Continuing to come back to baptism each day helps ground us.  We are God’s beloved children and God is well-pleased with us simply because God loves us, not because of anything we’ve done to earn God’s favor.  In baptism, we are forgiven and set free, gifted with the Holy Spirit to make a difference in this world for the sake of the kingdom of God.  Yes, we have been gifted with the Spirit to make a real difference, if only we could believe it!

And we’re not just called to serve within these four walls.  Throughout the week, the words we say and even the smallest things we do can all bear witness to Christ and how God is at work in our lives.  It may be as simple as letting someone merge in front of you on your commute home or by being a gracious host or hostess.  It may mean taking a stand against something you know is wrong at work or in school.  It may mean following that little nudge that you feel pushing you to do something that is out of your comfort zone.  Wherever we are and whatever we’re doing, our lives, just like John the Baptist’s, are to point to Jesus, the one who has redeemed us through love.

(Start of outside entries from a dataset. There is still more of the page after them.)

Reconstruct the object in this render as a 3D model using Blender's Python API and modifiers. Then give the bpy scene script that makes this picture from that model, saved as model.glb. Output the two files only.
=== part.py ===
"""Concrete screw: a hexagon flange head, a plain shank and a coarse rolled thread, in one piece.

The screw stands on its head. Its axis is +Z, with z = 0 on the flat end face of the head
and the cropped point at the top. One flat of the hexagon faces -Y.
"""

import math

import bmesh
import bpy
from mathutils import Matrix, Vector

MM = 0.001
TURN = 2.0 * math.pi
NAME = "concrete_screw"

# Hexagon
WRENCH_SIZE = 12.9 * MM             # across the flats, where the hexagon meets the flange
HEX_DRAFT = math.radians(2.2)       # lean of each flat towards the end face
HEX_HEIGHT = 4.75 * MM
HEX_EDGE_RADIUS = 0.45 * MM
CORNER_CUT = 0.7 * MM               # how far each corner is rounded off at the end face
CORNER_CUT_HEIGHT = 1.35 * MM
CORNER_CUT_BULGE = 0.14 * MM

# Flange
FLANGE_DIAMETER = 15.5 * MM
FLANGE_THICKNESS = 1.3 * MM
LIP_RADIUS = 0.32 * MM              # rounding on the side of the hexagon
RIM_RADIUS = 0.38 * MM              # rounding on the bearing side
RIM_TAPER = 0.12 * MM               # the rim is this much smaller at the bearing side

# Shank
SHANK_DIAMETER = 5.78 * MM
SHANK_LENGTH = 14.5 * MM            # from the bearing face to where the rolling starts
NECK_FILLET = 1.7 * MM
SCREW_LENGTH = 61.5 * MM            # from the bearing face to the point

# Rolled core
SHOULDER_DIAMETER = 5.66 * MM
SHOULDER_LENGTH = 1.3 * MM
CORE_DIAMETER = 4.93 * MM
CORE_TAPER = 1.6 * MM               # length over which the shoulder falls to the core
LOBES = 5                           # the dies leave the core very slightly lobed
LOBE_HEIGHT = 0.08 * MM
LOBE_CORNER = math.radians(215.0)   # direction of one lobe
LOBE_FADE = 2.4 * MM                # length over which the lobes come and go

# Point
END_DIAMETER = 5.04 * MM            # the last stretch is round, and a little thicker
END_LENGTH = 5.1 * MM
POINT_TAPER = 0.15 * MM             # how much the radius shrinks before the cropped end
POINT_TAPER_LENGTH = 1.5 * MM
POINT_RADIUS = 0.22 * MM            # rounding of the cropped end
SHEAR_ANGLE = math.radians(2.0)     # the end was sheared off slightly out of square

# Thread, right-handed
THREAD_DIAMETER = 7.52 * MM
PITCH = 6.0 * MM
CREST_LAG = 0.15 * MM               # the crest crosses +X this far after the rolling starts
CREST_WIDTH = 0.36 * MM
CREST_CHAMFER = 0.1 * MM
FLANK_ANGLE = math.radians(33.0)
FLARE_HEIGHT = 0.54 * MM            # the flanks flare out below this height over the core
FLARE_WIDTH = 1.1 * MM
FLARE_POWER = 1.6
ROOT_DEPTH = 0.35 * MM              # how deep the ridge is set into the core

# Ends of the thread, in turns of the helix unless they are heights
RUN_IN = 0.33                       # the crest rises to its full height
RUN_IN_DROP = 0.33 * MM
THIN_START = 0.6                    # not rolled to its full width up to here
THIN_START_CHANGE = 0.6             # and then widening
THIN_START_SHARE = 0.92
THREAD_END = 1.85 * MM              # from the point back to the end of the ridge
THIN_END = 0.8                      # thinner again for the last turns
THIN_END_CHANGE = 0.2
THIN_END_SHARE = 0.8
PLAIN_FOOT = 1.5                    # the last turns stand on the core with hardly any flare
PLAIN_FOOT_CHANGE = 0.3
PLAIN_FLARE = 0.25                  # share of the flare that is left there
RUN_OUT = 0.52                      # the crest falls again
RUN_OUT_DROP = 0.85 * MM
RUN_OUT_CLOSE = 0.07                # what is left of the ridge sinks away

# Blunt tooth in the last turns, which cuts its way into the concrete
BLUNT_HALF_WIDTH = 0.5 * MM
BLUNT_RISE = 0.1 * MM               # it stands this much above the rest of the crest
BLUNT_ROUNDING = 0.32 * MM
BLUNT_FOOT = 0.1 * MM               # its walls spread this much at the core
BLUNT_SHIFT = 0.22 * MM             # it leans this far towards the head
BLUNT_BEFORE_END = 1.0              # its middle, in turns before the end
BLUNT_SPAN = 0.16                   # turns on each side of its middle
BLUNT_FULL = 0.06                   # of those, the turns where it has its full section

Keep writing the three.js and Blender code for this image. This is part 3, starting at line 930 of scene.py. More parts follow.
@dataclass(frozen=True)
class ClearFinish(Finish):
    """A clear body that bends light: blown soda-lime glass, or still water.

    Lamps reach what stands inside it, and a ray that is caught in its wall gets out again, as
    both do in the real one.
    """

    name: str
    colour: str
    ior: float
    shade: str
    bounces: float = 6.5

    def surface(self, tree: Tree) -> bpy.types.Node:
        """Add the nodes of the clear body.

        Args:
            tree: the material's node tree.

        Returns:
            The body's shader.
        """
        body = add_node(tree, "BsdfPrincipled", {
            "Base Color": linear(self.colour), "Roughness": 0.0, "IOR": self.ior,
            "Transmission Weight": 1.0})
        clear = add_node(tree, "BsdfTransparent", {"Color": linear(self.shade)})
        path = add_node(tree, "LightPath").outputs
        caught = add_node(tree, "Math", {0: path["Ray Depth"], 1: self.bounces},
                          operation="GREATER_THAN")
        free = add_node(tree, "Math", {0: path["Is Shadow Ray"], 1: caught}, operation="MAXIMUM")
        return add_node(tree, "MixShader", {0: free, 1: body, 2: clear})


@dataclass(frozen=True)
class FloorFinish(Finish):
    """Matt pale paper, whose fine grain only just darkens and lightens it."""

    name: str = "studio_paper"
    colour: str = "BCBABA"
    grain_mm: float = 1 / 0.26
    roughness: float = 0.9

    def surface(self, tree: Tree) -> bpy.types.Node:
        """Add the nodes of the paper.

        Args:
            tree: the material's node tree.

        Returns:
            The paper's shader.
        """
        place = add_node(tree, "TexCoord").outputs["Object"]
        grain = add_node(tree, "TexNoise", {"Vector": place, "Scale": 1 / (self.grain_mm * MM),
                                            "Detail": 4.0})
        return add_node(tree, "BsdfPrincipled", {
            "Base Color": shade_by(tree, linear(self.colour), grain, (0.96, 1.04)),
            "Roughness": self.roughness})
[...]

Today we are installing the council members, both experienced and new.  Each of them has responded to the call and challenge to serve with a “yes.”  Throughout the coming year, they will be tasked with prayerfully beginning new discussions, considering requests, and making decisions.  And in all of these situations, they are being asked to serve in ways that mean they, and by extension our congregation, will point to Christ.  As they begin or continue their terms, let us pray for them that they might be filled with the Holy Spirit and be faithful in following Christ as they serve on council.  And as we all continue on our journeys, may we pray for one another and help each other figure out the ways in which God may be calling us to serve using our unique skills.  As we go out to serve this week, may you remember, you are God’s beloved child and with you God is well-pleased.  Thanks be to God for this incredible gift and the opportunity to make a difference! Amen.